The id of the File page is 78910210, the id of the original page the statement was entered on is 43674259. The wbsetclaim code takes the GUID of the claim, gets page 43674259 and then tries to match it again revision id 347013814 (the latest revision of the page), fails and throw an exception

And if you don't send baserevid, the wbsetclaim code takes the GUID of the claim, again gets page 43674259 and sets the claim on that page which is https://commons.wikimedia.org/wiki/File:John_Carmack_-_The_Dawn_of_Mobile_VR_-_Game_Developer_Conference_2015_-_cropped.jpg instead

Cparle updated the task description. (Show Details)

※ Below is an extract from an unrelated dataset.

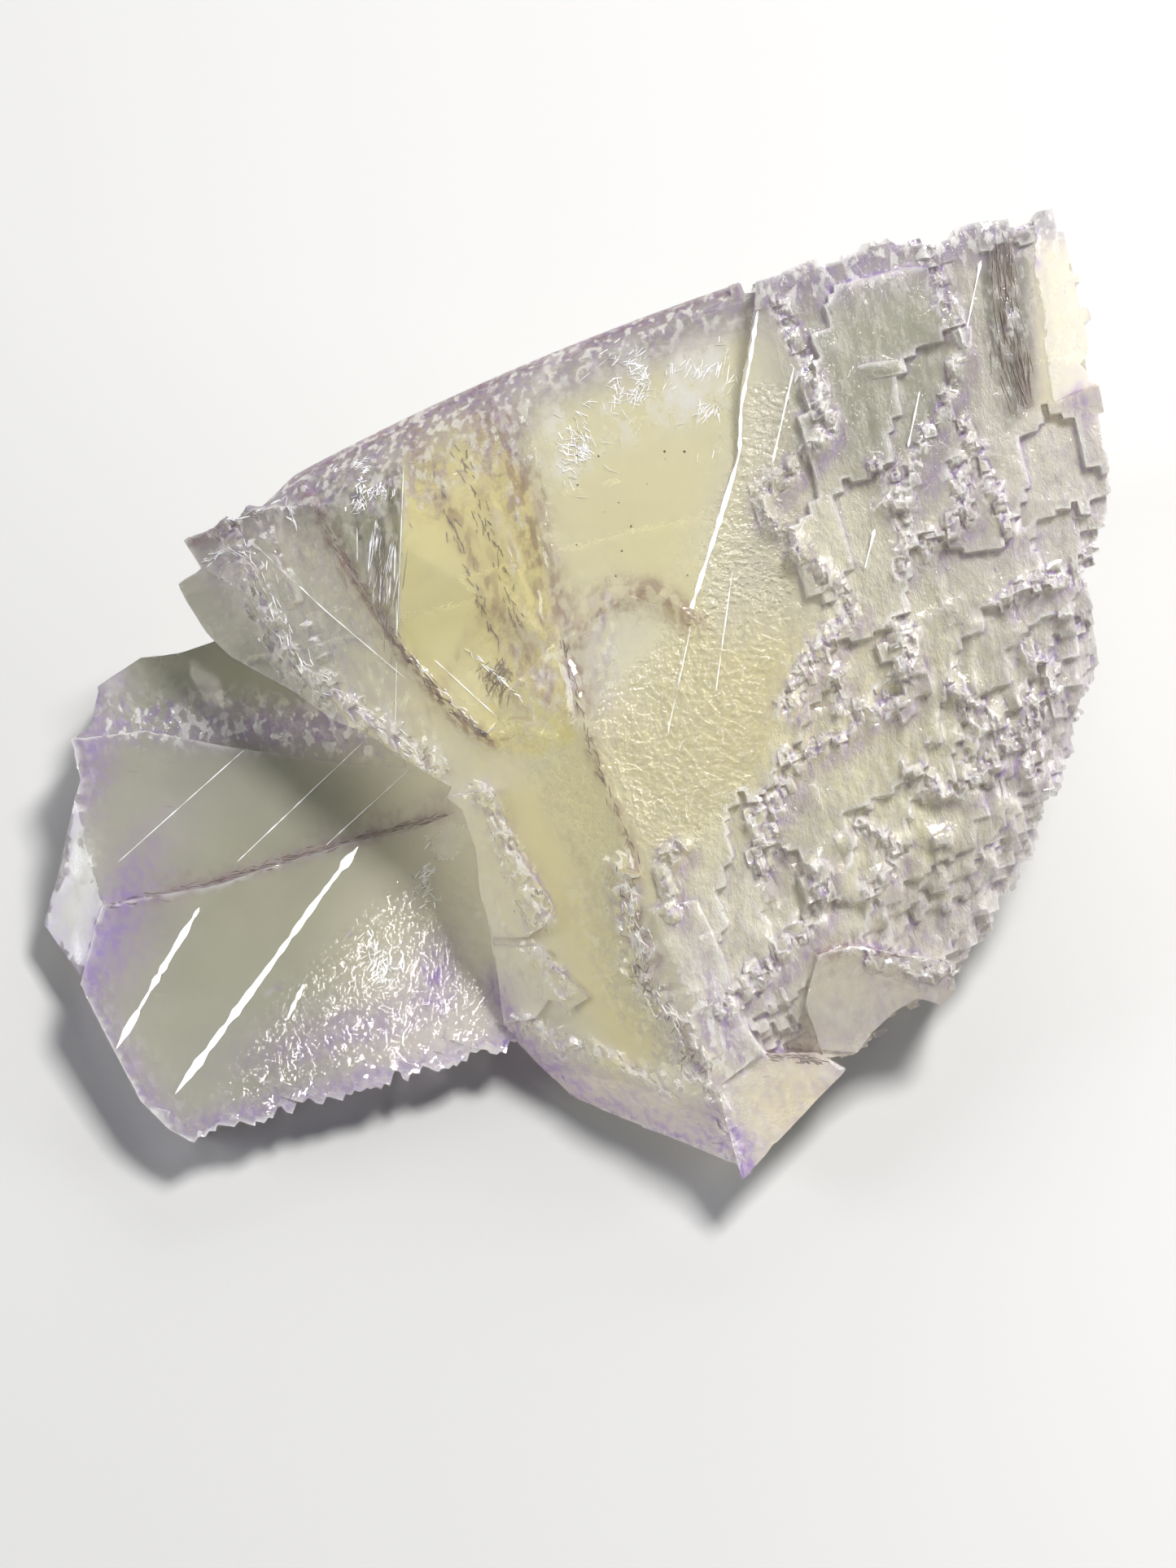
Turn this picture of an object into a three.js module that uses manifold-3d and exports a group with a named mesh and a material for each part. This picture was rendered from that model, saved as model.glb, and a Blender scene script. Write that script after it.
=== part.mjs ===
// A cluster of two intergrown fluorite crystals, lying on a table as one piece of stone.
//
// Units are millimetres and +Z is up. The big crystal is described in its own leaning frame:
// x runs to the right, y runs up the broad front, and h stands out of it. Everything is then
// leant back by LEAN, sunk to the table and centred on its footprint.
//
// Fluorite grows as cubes, and here the cubes grew slightly out of line with each other. The
// growth lines of the front fan out from one point far below the stone, so steps and blocks
// are placed by an angle round that point and by a distance from it.

import * as THREE from "three";
import { mergeVertices } from "three/addons/utils/BufferGeometryUtils.js";
import Module from "manifold-3d";

const wasm = await Module();
wasm.setup();

// ---------------------------------------------------------------- driving dimensions

const LEAN = THREE.MathUtils.degToRad(30); // how far the broad front leans from level
const LIFT = 13; // height of the leaning frame's origin above the table
const BODY_DEPTH = 50; // how far the raw block runs behind its front before it is trimmed

// The point the growth lines fan out from, in the leaning frame.
const FAN = { x: 59.5, y: -130.6 };
const RIM_RADIUS = 168.7; // the curved top edge, measured from the fan point
const RIM_LEFT = 27.4; // degrees to the left of straight up, where that edge starts
const RIM_RIGHT = 10.9;
const RIM_SPANS = 12; // straight lines that make up the curved edge
const LEVEL_TURN = 0.25; // degrees that each layer stops short of the rim's right end

// Planes of the front, each as height = at + x * acrossSlope + y * upSlope.
const RIGHT_FACE = { at: 6.34, across: -0.116, up: 0.054 };
const LEFT_FACE = { at: 5.72, across: 0.597, up: 0.3 };
const CLEAVED_TOP = { at: 6.78, across: 0.248, up: -0.09 };
const PLATE_FACE = { at: -9.1, across: -0.055, up: -0.427 };

// The right face steps down towards its lower right in thin layers.
const TERRACE_COUNT = 6;
const TERRACE_STEP = 0.75; // height of one layer
const TERRACE_SETBACK = 1.35; // how far each layer stops short of the one below it
const TERRACE_JITTER = 1.45; // how much further one growth column may stop short
const COLUMN_WIDTH = 0.6; // degrees of fan taken by one growth column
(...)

We had some discussions within the Wikidata team today and came to the conclusion that something like https://gerrit.wikimedia.org/r/c/mediawiki/extensions/WikibaseMediaInfo/+/573315 is probably the best thing.
This needs to be done on:

  • undelete (for when page_id might change, or for the case of page history merges?)
  • undo & restore (for the case history has been merged and someone desires to restore a previous media info revision that still has the old media info id in there)

We said that:

  • Magically rewriting the content of the old revisions (with the wrong ids) either in storage or during presentation would probably be bad, evil and missleading.
  • Ideally viewing history would just correctly render the old revisions etc.

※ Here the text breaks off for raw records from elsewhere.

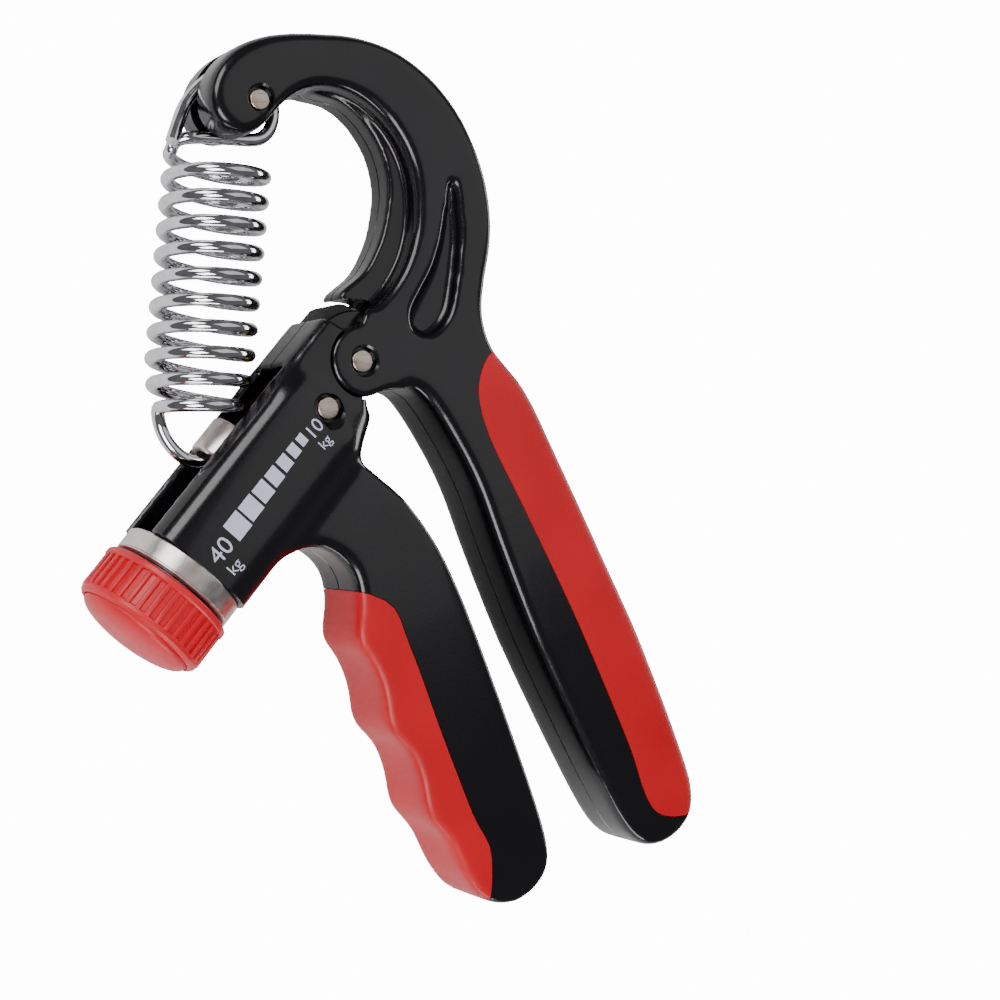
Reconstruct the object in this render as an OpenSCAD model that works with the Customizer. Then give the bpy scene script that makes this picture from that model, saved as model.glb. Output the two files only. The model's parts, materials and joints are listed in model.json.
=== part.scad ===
// Adjustable hand grip strengthener, lying on its side.
// Flat drawings are in "side" coordinates: the main pivot is at 0,0, X points towards the palm handle and
// Y towards the top of the arm. Z is the thickness, and 0 is the plane where the half shells meet.
// Along the barrel, "s" is the distance from the main pivot towards the knob and "n" is the height above
// its axis.

/* [Place] */
// Main pivot, across
pivot_x = -12; // [-30:0.1:0]
// Main pivot, up the page
pivot_y = 20.5; // [0:0.1:30]
// Height of the middle plane above the table
mid_z = 12; // [12:0.1:16]

/* [Handles] */
// Thickness of both handles
grip_t = 16; // [15:0.5:18]
// Wall of each cheek beside the finger handle's eye
cheek_t = 2.8; // [2:0.1:3.2]
// Size of the step that rounds the long edges
edge_step = 1.2; // [0.5:0.1:1.6]
// Thickness of the soft grips over the handles' cores
grip_skin = 2.5; // [1.5:0.1:3]

/* [Pins] */
// Radius of the main pivot pin
pivot_r = 2; // [1.5:0.1:2.2]
// Radius of the spring pin in the tip of the arm
spring_pin_r = 1.8; // [1.5:0.1:2]
// Radius of the barrel pin
barrel_pin_r = 2; // [1.5:0.1:2.2]
// Running clearance of a pin or screw in its hole
run_gap = 0.05; // [0.02:0.01:0.08]

/* [Barrel] */
// Slope of the barrel's axis below level, in degrees
barrel_deg = 50; // [49:0.5:51]
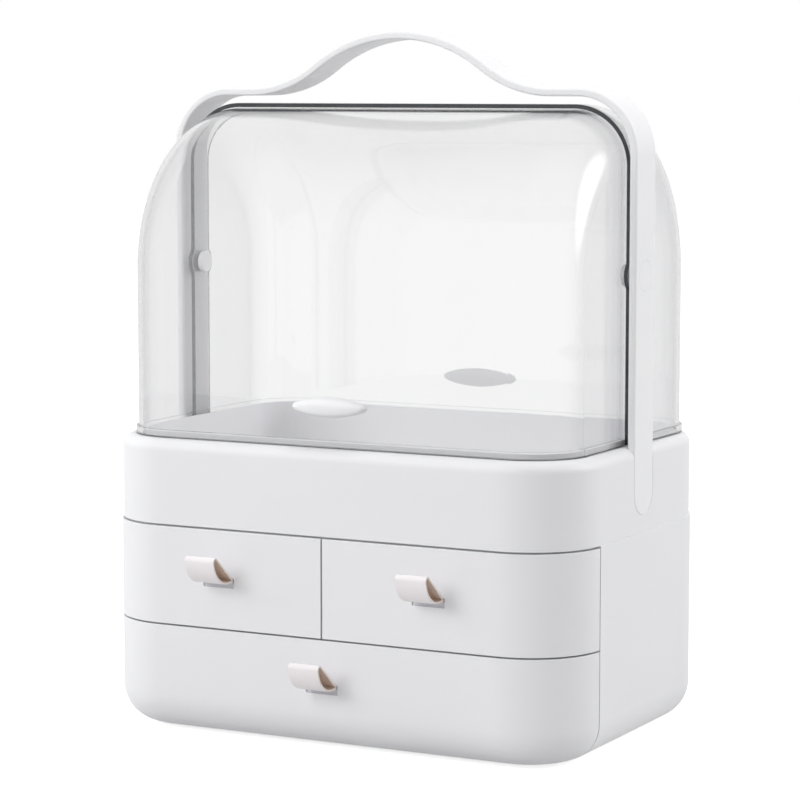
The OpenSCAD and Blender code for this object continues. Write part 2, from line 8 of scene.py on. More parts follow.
# %% Load the frame and keep its box
import math

import bmesh
import bpy
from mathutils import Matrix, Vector
from mathutils.geometry import tessellate_polygon


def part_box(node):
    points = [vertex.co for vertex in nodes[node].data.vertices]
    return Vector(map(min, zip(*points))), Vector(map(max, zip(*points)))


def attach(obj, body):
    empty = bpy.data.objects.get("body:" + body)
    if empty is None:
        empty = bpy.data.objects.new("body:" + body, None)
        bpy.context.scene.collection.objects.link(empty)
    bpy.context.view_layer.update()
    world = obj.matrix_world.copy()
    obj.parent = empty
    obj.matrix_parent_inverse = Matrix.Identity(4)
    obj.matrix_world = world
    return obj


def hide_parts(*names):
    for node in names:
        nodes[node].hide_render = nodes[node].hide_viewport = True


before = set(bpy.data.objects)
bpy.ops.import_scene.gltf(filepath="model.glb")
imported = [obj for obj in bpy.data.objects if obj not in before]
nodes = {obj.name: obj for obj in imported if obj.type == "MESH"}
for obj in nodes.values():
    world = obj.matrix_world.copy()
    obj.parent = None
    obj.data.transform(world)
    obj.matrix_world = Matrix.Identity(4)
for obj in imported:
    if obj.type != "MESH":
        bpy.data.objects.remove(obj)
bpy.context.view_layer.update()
scene = bpy.context.scene
MM = 0.001

# %% [markdown]
# ## The camera
# The photograph was taken from the front right, a little from above, with a long lens. The
# position and the lens below were fitted to straight edges of the cabinet. An object seen
# from 1.6 m keeps its uprights almost parallel, as in a product picture.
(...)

We discussed the idea of removing the entity id from the json and also from the start of statement guids when stored and instead only showing these in the presentation layer.
This would probably be more work and risk than it is worth and after lots of discussion came to the conclusion that the extra revision and hook stuff would be better.

I would hard veto rewriting old revisions. That should never be done, unless we run a maintenance script to fix some bug and we announce it widely, and provide time for any downstream users (including dumps!) that rely on old revisions being unchanged, to update their data or scripts.

Creating a new revision with new slot record with the new page id seems right to me, at least in the short-to-midterm. I am very interested in how old revisions with the old page id get connected up to the new revision and page id, however.